Sabtu, 07 Februari 2009

MANAJEMEN CINTA

MENGELOLA CINTA

Kapankah berakhir bicara cinta? Seolah tema yg satu ini tidak pernah berakhir untuk dibicarakan, dialami dan dirasakan oleh setiap orang. Memang demikian. Sebab tidak lain ia merupakan fitrah kemanusiaan dari Allah SWT.

Telah dijadikan indah dalam pandangan manusia cinta terhadap berbagai keonginan kepada perempuan (lawan jenis), anak-anak, harta yang banyak dari jenis emas dan perak, kuda tunggangan (kendaraan), hewan ternak (piaraan) dan sawah lading. Semua itu kesenangan hidup di dunia dan di sisi Allah ada tempat kembali yang baik (surga).

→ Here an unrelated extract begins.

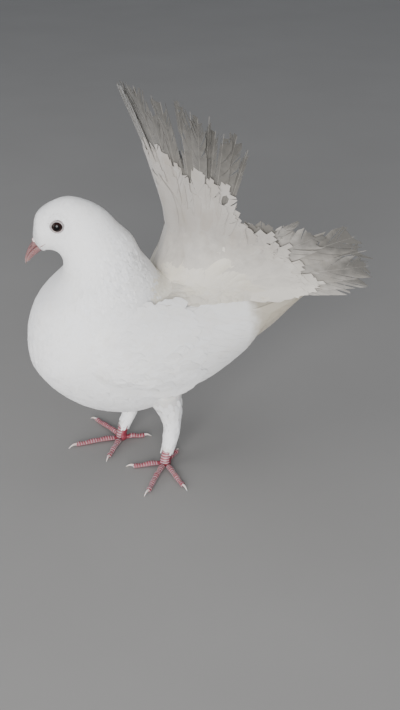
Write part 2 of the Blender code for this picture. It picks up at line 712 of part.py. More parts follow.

Katakanlah: ‘Maukah aku tunjukkan sesuatu yang lebih baik dari semua itu? Bagi orang-orang yang bertakwa di sisi tuhannya ada surga yang mengalir sungai-sungai di bawahnya; mereka kekal di dalamnya. Dan (mereka dikaaruniai) pasangan-pasangan yang disucika serta keridloan Allah; dan Allah Maha Melihat hamba-hambanya’.”

(QS. Ali ‘Imron 3:14-15)

Karena cinta itu adalah fitrah manusia, maka wajar jika kemudian ia memiliki perasaan itu kepada sejumlah obyek sebagaimana diungkap dalam ayat di atas. Begitu pula, boleh saja manusia mencintai semua obyek kesenangan yang memang telah menjadi fitrahnya tersebut. Akan tetapi tentu saja kebolehan bukan berarti tidak terbatas. Sebab manusia diciptakan dengan penuh dengan keterbatasan dan berakibat baik jika ia memenuhi kebutuhan dan kesenangannya itu dalam batas-batasnya. Jika yang dilakukan malah melampaui batas, maka tentu saja hal tersebut di luar kemampuan dirinya dan karenanya ia sendiri yang akan hancur, rusak dan bahkan binasa. Masalahnya adalah manusia memiliki dorongan nafsu yang tidak pernah puas dengan kesenangan yang telah dirasakannya. Hawa nafsu selalu menuntut hal yang lebih dari yang telah dipenuhi. Maka memperturutkan kemauan dan dorongan nafsu menjadi awal kebinasaan itu. Jika hal ini disadari, mestinya manusia berupaya melatih kemampuan mengendalikan dorongan nafsu dalam dirinya. Jika nafsu tidak dikendalikan, maka ia akan selalu mengarahkan pemiliknya kepada perbuatan dosa, kemaksiatan dan pelanggaran (nafsul ammarah bissu’ 12:53). Namun jika kita senantiasa berupaya dengan sungguh-sungguh mengendalikannya, maka nafsu pun akan tunduk dan bahkan menjadi tentram dengan ketaatan dan ibadah kepada Allah SWT (nafsul muthmainnah). Pengendali nafsu adalah syariat yang diturunkan oleh Allah SWT, risalah samawiyah yang dibawa oleh Rasul-Nya dan akal yang didasari keimanan kepada Allah SWT dan Rasul-Nya SAW. Cinta merupakan salah satu keadaan yang dirasakan dalam diri manusia yang tidak lepas dari campur tangan dan peran nafsu. Dalam kondisi tertentu menjadi sulit dibedakan antara cinta dengan nafsu. Seringkali lisan manusia mengucapkan cinta di hadapan lawan jenisnya padahal ia nafsu belaka yang dihiasi dengan ungkapan cinta. Namun juga adakalanya ia mamang cinta yang bersemi dalam hati yang kemudian terungkap lewat lisan yang mulia karena pemiliknya terbina oleh keimanan dan kejujuran. Cinta yang sebenarnya ini sangat memperhatikan aturan syariat yang ia yakini menyelamatkan dirinya dari tipu daya cinta yang dusta atau hawa nafsu yang dihiasi kata cinta. Tidak mudah memang mengenali dan kemudian mengelola perasaan cinta yang dalam kondisi tertentu begitu kuat terasakan dorongannya di dalam hati dan jiwa manusia.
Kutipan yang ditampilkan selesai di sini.